┏━━

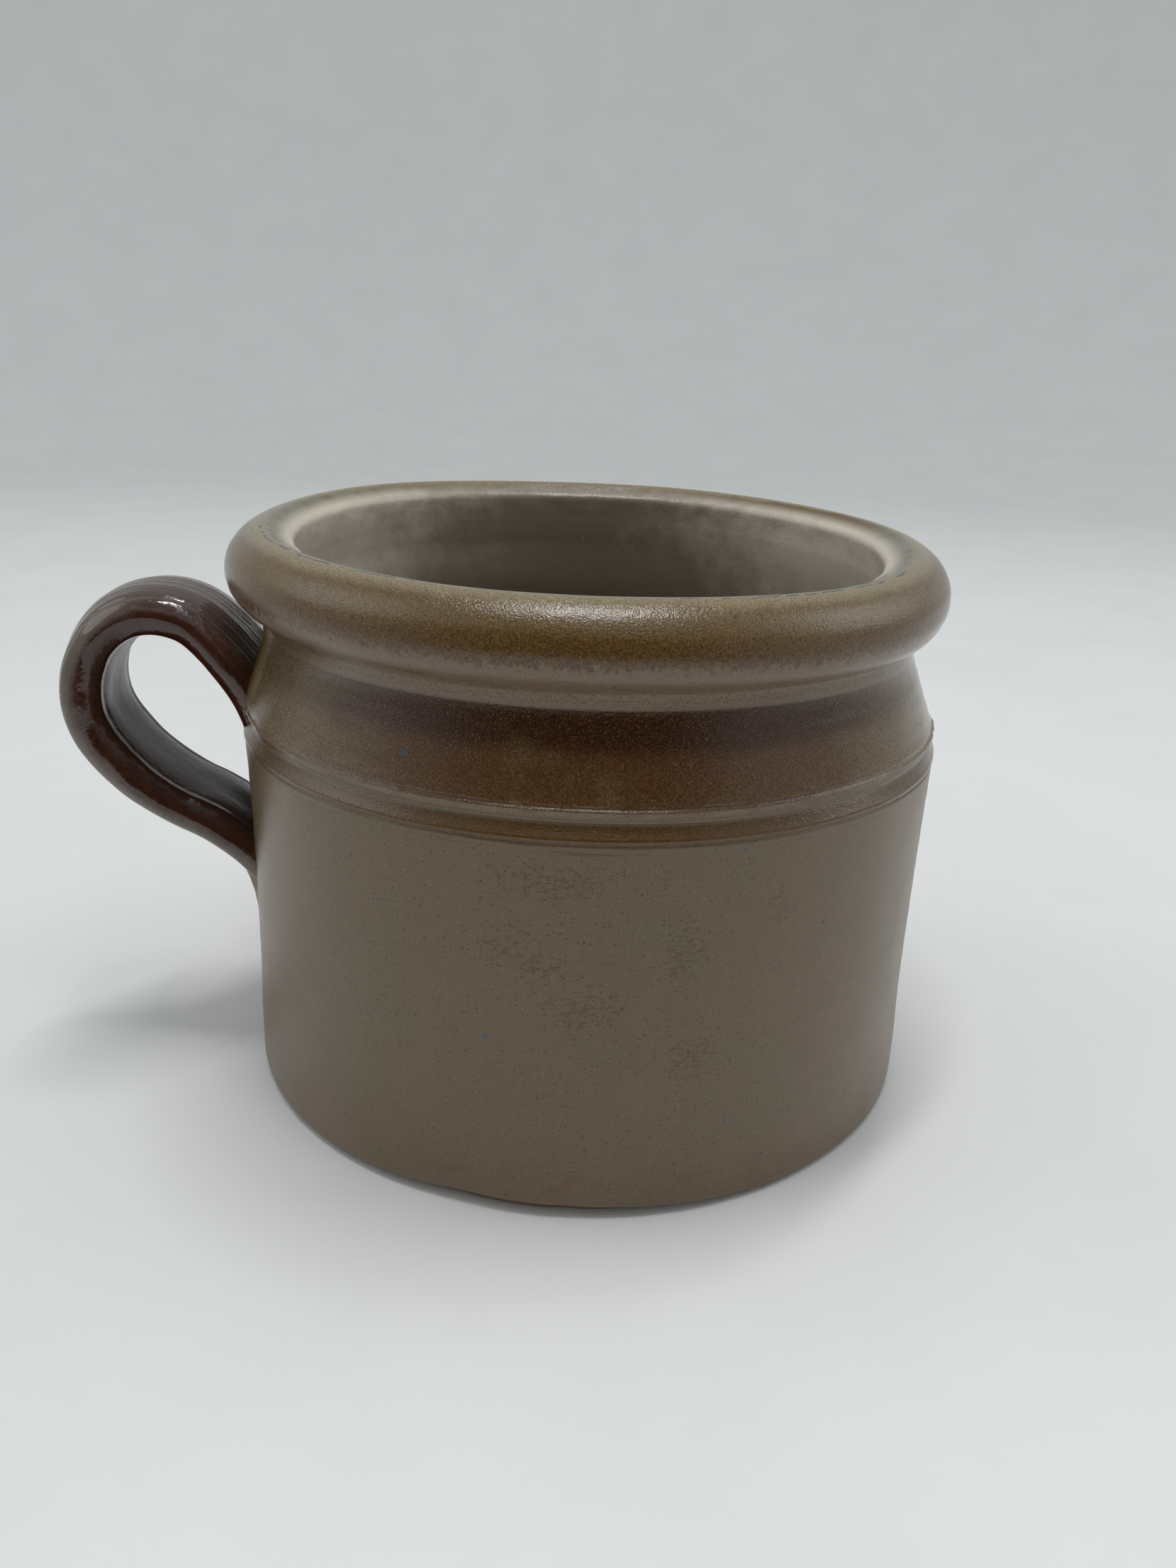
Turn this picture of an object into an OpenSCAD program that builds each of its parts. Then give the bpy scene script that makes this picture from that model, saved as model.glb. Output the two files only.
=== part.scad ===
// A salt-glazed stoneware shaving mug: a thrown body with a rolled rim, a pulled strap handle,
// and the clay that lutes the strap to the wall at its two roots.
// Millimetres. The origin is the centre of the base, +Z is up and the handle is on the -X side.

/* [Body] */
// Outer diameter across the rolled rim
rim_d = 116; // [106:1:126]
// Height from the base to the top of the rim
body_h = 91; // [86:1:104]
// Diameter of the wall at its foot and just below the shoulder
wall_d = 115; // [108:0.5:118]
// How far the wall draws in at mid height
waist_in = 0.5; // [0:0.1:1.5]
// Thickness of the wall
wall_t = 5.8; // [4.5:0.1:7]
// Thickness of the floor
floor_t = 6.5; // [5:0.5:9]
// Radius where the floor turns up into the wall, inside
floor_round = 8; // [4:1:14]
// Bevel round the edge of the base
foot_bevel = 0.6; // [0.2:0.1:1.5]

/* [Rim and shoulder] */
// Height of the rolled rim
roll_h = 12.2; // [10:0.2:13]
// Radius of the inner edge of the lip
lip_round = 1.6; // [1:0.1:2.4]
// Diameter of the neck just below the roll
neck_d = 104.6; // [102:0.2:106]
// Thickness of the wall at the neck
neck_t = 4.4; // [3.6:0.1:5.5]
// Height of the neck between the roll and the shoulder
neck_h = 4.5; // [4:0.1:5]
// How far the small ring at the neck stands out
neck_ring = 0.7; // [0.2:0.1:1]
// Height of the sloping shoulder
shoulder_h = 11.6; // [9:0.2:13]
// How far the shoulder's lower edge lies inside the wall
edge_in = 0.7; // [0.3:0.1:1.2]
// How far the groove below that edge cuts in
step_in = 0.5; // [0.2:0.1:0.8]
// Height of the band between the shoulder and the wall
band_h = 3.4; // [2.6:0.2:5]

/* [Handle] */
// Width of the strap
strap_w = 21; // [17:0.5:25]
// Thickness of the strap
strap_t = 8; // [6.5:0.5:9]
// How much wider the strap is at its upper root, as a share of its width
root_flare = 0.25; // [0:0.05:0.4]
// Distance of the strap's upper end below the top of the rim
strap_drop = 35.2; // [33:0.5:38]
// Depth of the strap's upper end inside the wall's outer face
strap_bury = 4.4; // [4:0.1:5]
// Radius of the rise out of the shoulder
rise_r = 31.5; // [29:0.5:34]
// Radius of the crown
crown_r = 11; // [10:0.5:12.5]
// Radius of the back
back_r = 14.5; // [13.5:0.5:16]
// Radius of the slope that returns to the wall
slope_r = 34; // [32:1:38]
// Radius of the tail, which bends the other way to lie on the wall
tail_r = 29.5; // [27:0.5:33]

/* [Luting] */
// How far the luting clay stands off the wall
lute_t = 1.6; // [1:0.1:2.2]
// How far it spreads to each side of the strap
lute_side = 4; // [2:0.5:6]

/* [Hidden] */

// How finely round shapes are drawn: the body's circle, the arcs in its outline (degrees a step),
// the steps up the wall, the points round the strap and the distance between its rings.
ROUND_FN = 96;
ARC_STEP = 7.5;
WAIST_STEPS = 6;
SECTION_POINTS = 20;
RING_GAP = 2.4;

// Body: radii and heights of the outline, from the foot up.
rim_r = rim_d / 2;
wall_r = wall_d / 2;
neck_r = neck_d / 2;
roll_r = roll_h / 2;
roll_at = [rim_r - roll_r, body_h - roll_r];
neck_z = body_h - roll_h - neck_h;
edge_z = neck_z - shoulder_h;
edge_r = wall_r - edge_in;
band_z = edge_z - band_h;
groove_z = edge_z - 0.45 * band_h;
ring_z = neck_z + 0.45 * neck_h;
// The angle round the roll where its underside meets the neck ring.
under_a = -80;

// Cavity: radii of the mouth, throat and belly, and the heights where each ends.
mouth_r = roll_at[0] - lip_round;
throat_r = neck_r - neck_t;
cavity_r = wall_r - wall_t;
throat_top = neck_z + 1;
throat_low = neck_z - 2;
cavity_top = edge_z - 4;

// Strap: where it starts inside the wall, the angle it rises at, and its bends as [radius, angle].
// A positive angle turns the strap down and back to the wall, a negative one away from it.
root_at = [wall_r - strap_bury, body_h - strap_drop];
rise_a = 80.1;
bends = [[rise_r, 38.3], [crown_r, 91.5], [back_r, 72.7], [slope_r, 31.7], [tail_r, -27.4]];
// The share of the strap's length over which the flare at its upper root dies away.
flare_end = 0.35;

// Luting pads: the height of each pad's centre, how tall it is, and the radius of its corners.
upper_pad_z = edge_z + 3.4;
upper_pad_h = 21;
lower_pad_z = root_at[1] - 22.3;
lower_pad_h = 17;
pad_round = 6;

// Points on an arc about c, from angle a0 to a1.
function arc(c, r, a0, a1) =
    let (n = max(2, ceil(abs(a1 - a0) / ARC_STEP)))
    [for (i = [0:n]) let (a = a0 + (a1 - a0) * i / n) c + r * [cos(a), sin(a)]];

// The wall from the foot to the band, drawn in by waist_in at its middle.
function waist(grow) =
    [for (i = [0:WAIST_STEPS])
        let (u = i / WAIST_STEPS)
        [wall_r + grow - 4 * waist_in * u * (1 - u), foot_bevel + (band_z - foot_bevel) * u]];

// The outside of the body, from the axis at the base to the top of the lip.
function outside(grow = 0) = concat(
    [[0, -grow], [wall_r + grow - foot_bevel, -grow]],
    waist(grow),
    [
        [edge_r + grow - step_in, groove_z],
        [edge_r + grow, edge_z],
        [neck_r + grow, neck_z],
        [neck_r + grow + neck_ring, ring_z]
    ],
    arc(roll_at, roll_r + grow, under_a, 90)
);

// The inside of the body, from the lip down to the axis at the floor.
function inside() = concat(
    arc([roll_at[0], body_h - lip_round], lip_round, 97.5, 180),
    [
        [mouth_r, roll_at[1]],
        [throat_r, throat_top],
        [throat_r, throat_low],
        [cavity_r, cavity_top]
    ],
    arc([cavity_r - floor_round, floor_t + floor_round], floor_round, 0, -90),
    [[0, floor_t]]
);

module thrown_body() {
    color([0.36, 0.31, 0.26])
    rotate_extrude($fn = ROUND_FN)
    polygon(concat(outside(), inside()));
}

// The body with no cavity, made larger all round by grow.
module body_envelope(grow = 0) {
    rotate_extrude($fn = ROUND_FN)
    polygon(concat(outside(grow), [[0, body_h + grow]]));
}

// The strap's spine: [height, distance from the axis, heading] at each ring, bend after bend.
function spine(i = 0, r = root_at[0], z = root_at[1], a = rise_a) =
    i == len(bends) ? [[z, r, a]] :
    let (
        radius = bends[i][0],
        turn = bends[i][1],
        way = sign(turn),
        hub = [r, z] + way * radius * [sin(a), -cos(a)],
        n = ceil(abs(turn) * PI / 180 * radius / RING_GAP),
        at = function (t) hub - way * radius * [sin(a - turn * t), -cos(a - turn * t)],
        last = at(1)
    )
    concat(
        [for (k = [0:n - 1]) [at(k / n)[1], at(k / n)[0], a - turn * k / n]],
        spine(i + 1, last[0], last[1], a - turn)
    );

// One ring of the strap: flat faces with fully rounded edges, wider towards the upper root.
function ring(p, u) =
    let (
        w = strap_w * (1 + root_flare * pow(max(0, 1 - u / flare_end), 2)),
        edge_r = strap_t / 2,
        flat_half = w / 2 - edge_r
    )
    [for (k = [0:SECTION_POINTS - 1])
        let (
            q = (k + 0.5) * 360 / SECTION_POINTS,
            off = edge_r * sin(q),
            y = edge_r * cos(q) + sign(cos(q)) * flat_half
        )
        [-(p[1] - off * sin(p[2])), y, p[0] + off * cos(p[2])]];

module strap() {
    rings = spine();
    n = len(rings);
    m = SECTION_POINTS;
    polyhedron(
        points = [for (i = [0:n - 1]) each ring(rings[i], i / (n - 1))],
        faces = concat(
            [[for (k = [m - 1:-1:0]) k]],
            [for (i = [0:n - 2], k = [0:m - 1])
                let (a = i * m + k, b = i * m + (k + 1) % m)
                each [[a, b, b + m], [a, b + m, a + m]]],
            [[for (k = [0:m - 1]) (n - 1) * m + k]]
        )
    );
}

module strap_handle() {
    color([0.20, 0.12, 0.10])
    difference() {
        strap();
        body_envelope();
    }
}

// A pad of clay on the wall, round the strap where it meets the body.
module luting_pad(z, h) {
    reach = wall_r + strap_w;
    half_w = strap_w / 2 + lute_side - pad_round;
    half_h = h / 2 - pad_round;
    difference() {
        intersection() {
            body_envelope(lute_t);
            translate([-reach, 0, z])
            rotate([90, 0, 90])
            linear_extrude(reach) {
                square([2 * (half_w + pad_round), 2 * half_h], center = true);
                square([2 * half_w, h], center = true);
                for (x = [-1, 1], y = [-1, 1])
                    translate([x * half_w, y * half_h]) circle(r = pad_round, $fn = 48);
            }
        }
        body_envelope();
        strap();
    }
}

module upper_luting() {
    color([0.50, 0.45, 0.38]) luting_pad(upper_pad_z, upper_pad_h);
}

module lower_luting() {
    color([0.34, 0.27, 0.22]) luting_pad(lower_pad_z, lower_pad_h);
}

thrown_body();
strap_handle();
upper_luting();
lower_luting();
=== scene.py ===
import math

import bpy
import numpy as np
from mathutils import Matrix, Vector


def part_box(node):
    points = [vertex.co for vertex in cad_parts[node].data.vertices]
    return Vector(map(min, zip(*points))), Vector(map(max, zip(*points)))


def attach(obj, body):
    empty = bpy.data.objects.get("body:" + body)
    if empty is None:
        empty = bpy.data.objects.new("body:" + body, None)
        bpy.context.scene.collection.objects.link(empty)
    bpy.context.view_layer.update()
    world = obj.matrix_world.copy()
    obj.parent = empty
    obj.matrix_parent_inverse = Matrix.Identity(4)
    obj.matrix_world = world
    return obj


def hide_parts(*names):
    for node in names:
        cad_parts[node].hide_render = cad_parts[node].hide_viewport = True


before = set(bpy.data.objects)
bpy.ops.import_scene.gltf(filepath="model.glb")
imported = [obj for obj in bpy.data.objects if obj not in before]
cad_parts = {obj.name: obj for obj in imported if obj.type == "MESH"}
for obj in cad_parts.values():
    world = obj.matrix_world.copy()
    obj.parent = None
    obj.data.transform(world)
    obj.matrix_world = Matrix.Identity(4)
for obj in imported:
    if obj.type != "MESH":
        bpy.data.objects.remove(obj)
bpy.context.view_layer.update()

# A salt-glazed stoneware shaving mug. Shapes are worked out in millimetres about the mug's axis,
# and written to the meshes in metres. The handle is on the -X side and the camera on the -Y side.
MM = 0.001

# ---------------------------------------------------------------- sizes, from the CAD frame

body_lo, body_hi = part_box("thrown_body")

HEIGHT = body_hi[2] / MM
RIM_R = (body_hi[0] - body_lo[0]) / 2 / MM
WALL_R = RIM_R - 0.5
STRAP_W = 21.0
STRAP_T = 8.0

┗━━

Task details | Repeat, word for word, the lines from the opening of the material through the line containing "the -X side.".

Problem solution |
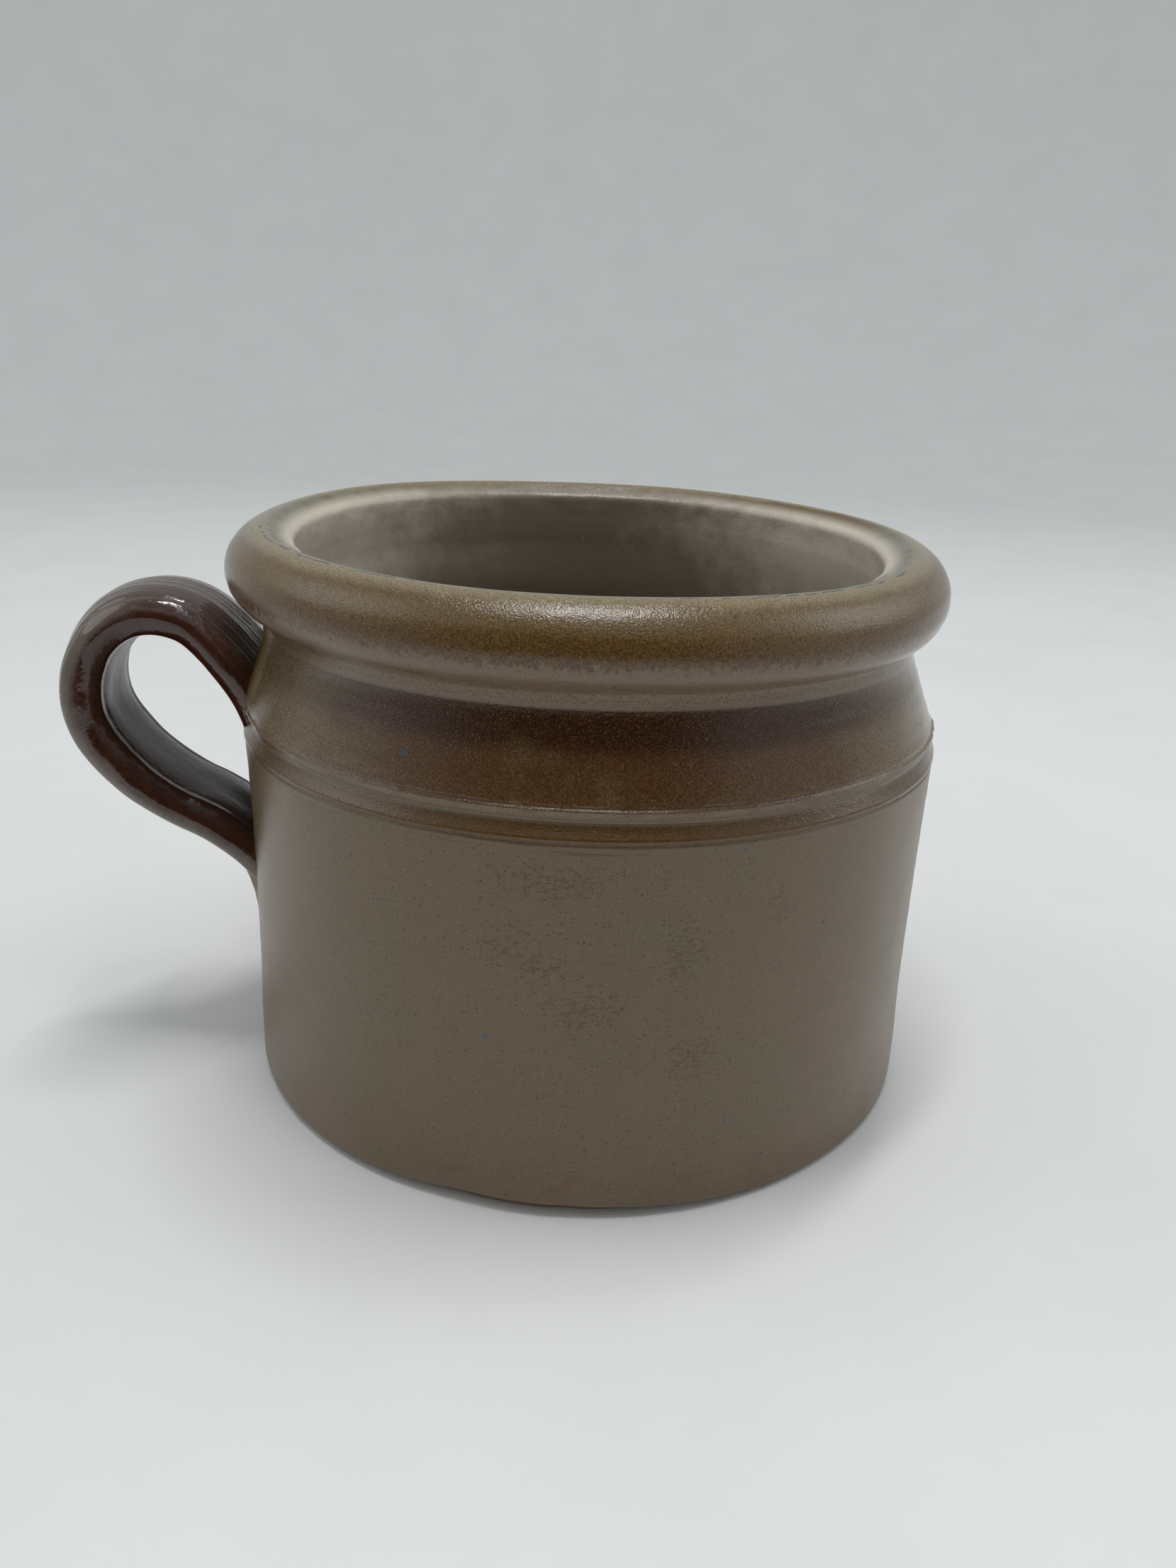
Turn this picture of an object into an OpenSCAD program that builds each of its parts. Then give the bpy scene script that makes this picture from that model, saved as model.glb. Output the two files only.
=== part.scad ===
// A salt-glazed stoneware shaving mug: a thrown body with a rolled rim, a pulled strap handle,
// and the clay that lutes the strap to the wall at its two roots.
// Millimetres. The origin is the centre of the base, +Z is up and the handle is on the -X side.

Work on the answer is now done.